- _WHAT TO DO_
Please give back word for word the lines below, from the first one through the one with "return seen".

***

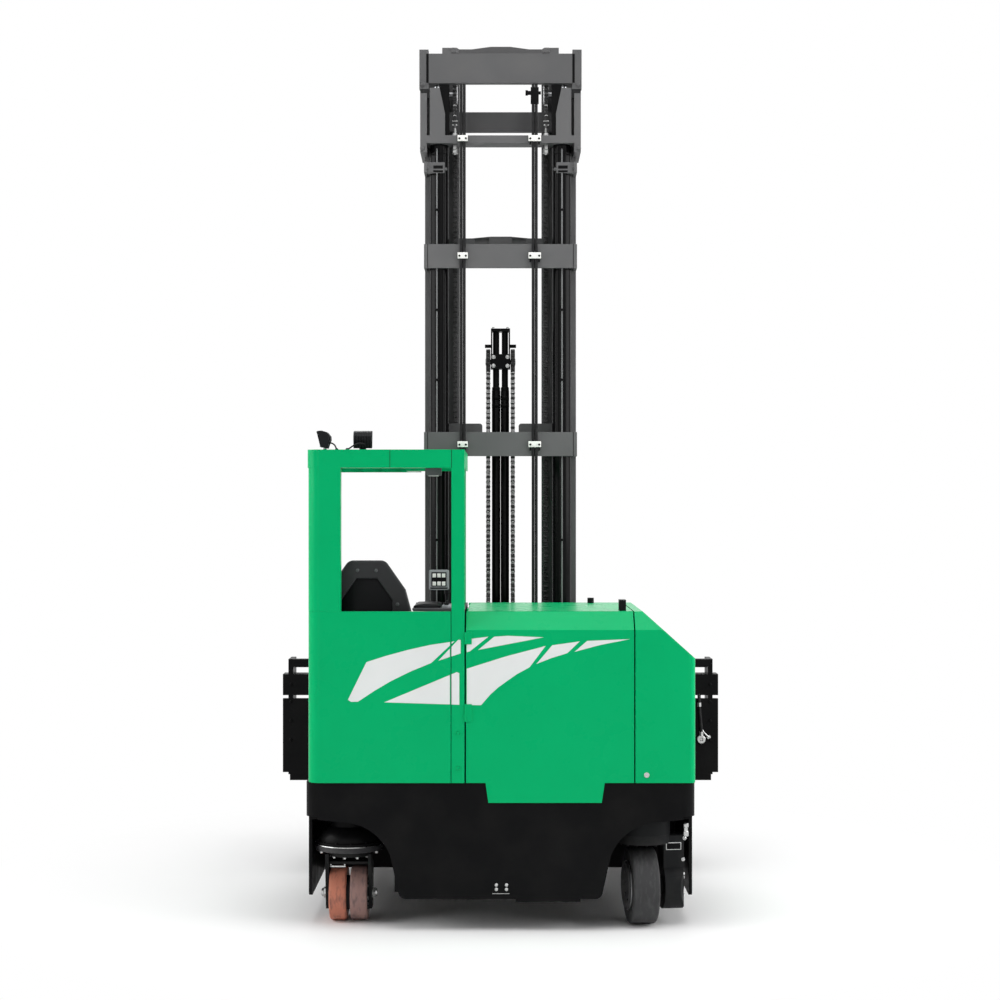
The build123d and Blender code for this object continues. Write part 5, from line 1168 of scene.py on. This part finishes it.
def camera():
    """Level camera behind the truck, as far away and as high as the photograph's."""
    distance, eye_height, focal_length = 8.5, 1.93, 67.7
    view = bpy.data.cameras.new("camera")
    view.lens = focal_length
    view.sensor_width = 36
    view.shift_y = 0.005
    view.shift_x = -0.0005
    view.clip_end = 200
    holder = bpy.data.objects.new("camera", view)
    holder.location = (0, rear - distance, eye_height)
    holder.rotation_euler = (math.pi / 2, 0, 0)
    bpy.context.scene.collection.objects.link(holder)
    bpy.context.scene.camera = holder


def area_light(name, place, target, size, power):
    light = bpy.data.lights.new(name, "AREA")
    light.shape = "RECTANGLE"
    light.size, light.size_y = size
    light.energy = power
    holder = bpy.data.objects.new(name, light)
    holder.location = place
    holder.rotation_euler = (Vector(target) - Vector(place)).to_track_quat("-Z", "Y").to_euler()
    bpy.context.scene.collection.objects.link(holder)


def seen_directly(tree):
    """1 for what is seen by the eye itself, in a reflection or through glass, and 0 otherwise."""
    rays = tree.nodes.new("ShaderNodeLightPath").outputs
    seen = rays["Is Camera Ray"]
    for kind in ("Is Transmission Ray", "Is Glossy Ray"):
        larger = tree.nodes.new("ShaderNodeMath")
        larger.operation = "MAXIMUM"
        tree.links.new(seen, larger.inputs[0])
        tree.links.new(rays[kind], larger.inputs[1])
        seen = larger.outputs[0]
    return seen


def studio():
    """Soft lights, and a white floor and world that stay white to the eye and in reflections."""
    area_light("top", (0.5, -2.5, 8.5), (0.2, -0.4, 0), (6, 6), 420)
    area_light("left", (-7.2, -2.4, 4.2), (0, -0.5, 1.3), (6, 5), 440)
    area_light("right", (7.2, -2.4, 4.0), (0, -0.5, 1.2), (6, 5), 500)
    area_light("front", (0, 7.0, 6.0), (0, 0.8, 1.8), (6, 4), 190)
    for side in (-1, 1):
        area_light("strip", (side * 3.2, -9.4, 3.0), (0, -0.5, 2.6), (0.4, 5.6), 38)
    world = bpy.data.worlds.new("world")
    bpy.context.scene.world = world
    world.use_nodes = True
    tree = world.node_tree
    background = tree.nodes["Background"].inputs
    seen = seen_directly(tree)
    level = tree.nodes.new("ShaderNodeMapRange")
    level.inputs["To Min"].default_value = 0.10
    tree.links.new(seen, level.inputs["Value"])
    tree.links.new(level.outputs["Result"], background["Strength"])
    background["Color"].default_value = (1, 1, 1, 1)

    finish = Finish("studio_floor")
    white = finish.add("Emission", Color=(1, 1, 1, 1), Strength=1.0)
    near = finish.add("VectorMath", {"operation": "LENGTH"})
    finish.feed(near.inputs[0], finish.place)
    far = finish.ramp(near.outputs["Value"], 1.4, 2.7)
    share = finish.math("MULTIPLY", far, seen_directly(finish.tree))
    finish.set(Base_Color=(0.9, 0.9, 0.9, 1), Roughness=0.6)
    blend = finish.add("MixShader")
    for socket, source in zip(blend.inputs, (share, finish.shader.outputs[0], white.outputs[0])):
        finish.feed(socket, source)
    finish.feed(finish.tree.nodes["Material Output"].inputs["Surface"], blend.outputs[0])
    mesh = bpy.data.meshes.new("studio_floor")
    reach, drop = 30, -0.001
    mesh.from_pydata([(-reach, -reach, drop), (reach, -reach, drop), (reach, reach, drop),
                      (-reach, reach, drop)], [], [(0, 1, 2, 3)])
    mesh.materials.append(finish.material)
    floor = bpy.data.objects.new("studio_floor", mesh)
    bpy.context.scene.collection.objects.link(floor)


camera()
studio()
stripes()
panel_fittings()
skirt_details()
twin_wheel_pieces()
slewing_ring()
drive_wheel_pieces()
load_wheel_pieces()
chains()
chain_anchors()
hoses()
cylinders()
mast_fittings()
free_lift_details()
seat()
armrest_pieces()
keypad()
handwheel_pieces()
dash_details()
lamp_details()
guard_details()
fork_frame_details()
battery_details()

bpy.context.scene.view_settings.view_transform = "Standard"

***

- _TASK RESULT_
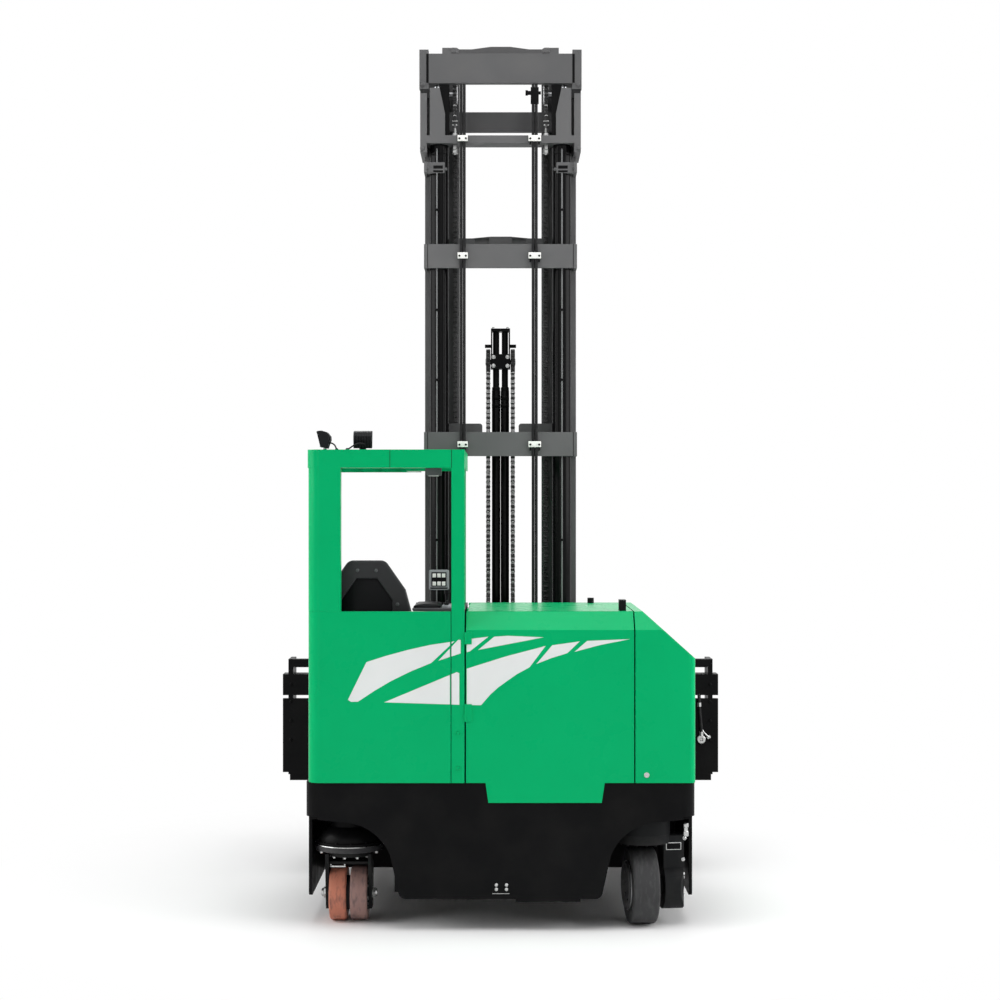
The build123d and Blender code for this object continues. Write part 5, from line 1168 of scene.py on. This part finishes it.
def camera():
    """Level camera behind the truck, as far away and as high as the photograph's."""
    distance, eye_height, focal_length = 8.5, 1.93, 67.7
    view = bpy.data.cameras.new("camera")
    view.lens = focal_length
    view.sensor_width = 36
    view.shift_y = 0.005
    view.shift_x = -0.0005
    view.clip_end = 200
    holder = bpy.data.objects.new("camera", view)
    holder.location = (0, rear - distance, eye_height)
    holder.rotation_euler = (math.pi / 2, 0, 0)
    bpy.context.scene.collection.objects.link(holder)
    bpy.context.scene.camera = holder


def area_light(name, place, target, size, power):
    light = bpy.data.lights.new(name, "AREA")
    light.shape = "RECTANGLE"
    light.size, light.size_y = size
    light.energy = power
    holder = bpy.data.objects.new(name, light)
    holder.location = place
    holder.rotation_euler = (Vector(target) - Vector(place)).to_track_quat("-Z", "Y").to_euler()
    bpy.context.scene.collection.objects.link(holder)


def seen_directly(tree):
    """1 for what is seen by the eye itself, in a reflection or through glass, and 0 otherwise."""
    rays = tree.nodes.new("ShaderNodeLightPath").outputs
    seen = rays["Is Camera Ray"]
    for kind in ("Is Transmission Ray", "Is Glossy Ray"):
        larger = tree.nodes.new("ShaderNodeMath")
        larger.operation = "MAXIMUM"
        tree.links.new(seen, larger.inputs[0])
        tree.links.new(rays[kind], larger.inputs[1])
        seen = larger.outputs[0]
    return seen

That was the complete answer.